Educating for Leadership

Back in 1897, while running his famous Chicago Laboratory School, Dewey published his “pedagogic creed” in a journal for professional educators.[16]He uses his work with children as a jumping-off point to convey his usual concerns, remarking that as American schoolchildren are members of “a democratic and progressive society,” they must be “educated for leadership as well as for obedience.” The American child had to attain “power of self-direction and power of directing others,” as well as the ability to assume positions of responsibility. This meant training them to have “command of the fundamental methods of inquiry and the fundamental tools of intercourse and communication,” as well as “a trained and sound body, skillful eye and hand; habits of industry, perseverance, and, above all, habits of serviceableness.”[17]

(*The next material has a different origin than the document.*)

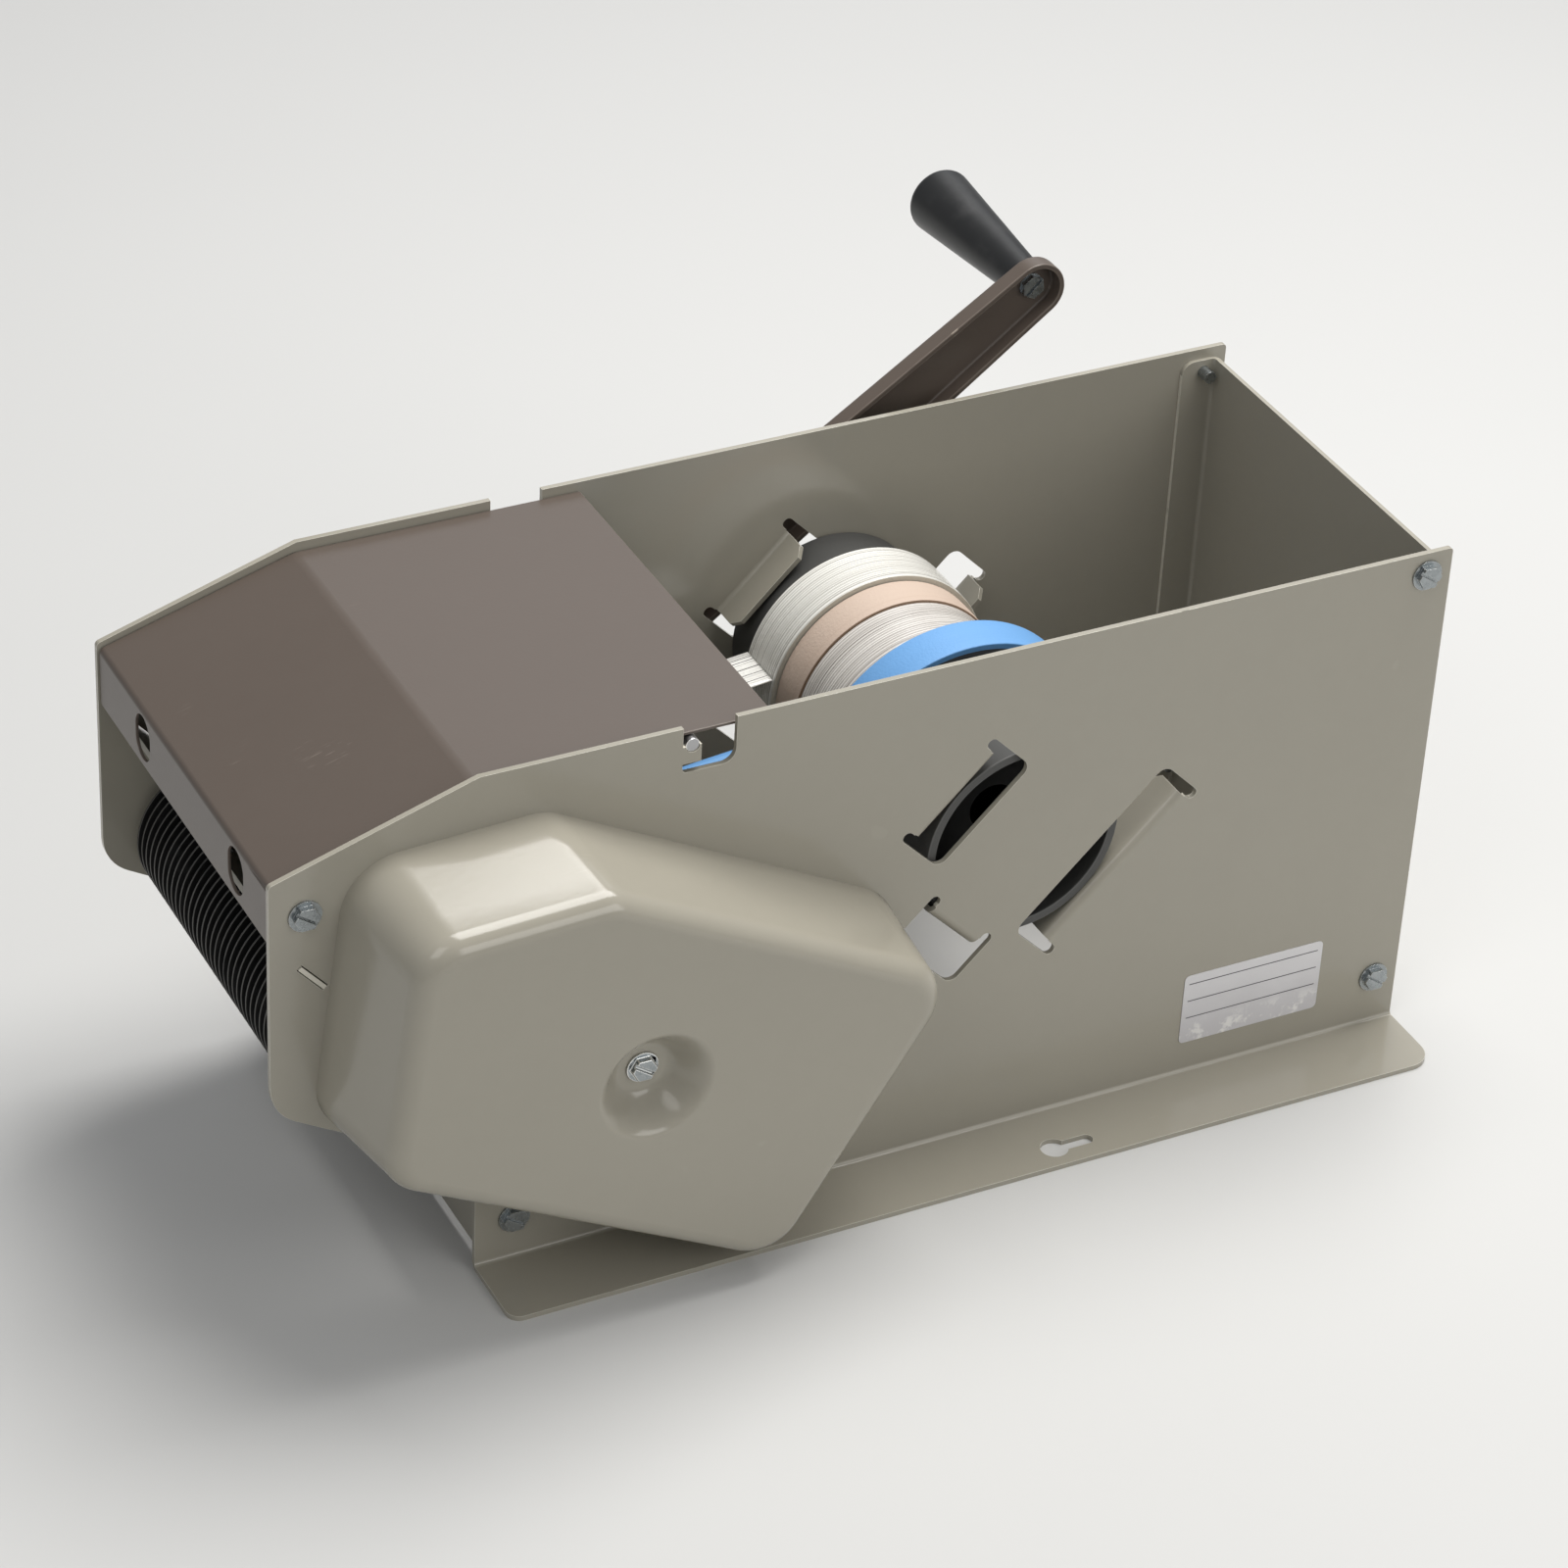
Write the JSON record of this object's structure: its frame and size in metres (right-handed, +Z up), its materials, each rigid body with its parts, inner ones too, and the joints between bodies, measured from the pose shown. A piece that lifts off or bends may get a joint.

"Educating for leadership” had to be done on “the industrial side” as well as the political one, Dewey insisted, as “the affairs of life are coming more and more under the control of insight and skill in perceiving and effecting combinations.” I am not sure what precisely he meant by that, but certainly the era of Big Business was dawning. Dewey went onto emphasize the continual social change, rapid industrial and commercial development, and proliferation of new inventions that characterized modern American life. As a result, Dewey insisted, “it is an absolute impossibility to educate the child for any fixed station in life,” and if this were to be “unconsciously or consciously done,” the future citizen so educated would end up nothing more but a drone, a hanger-on, or a drag on social progress.[18]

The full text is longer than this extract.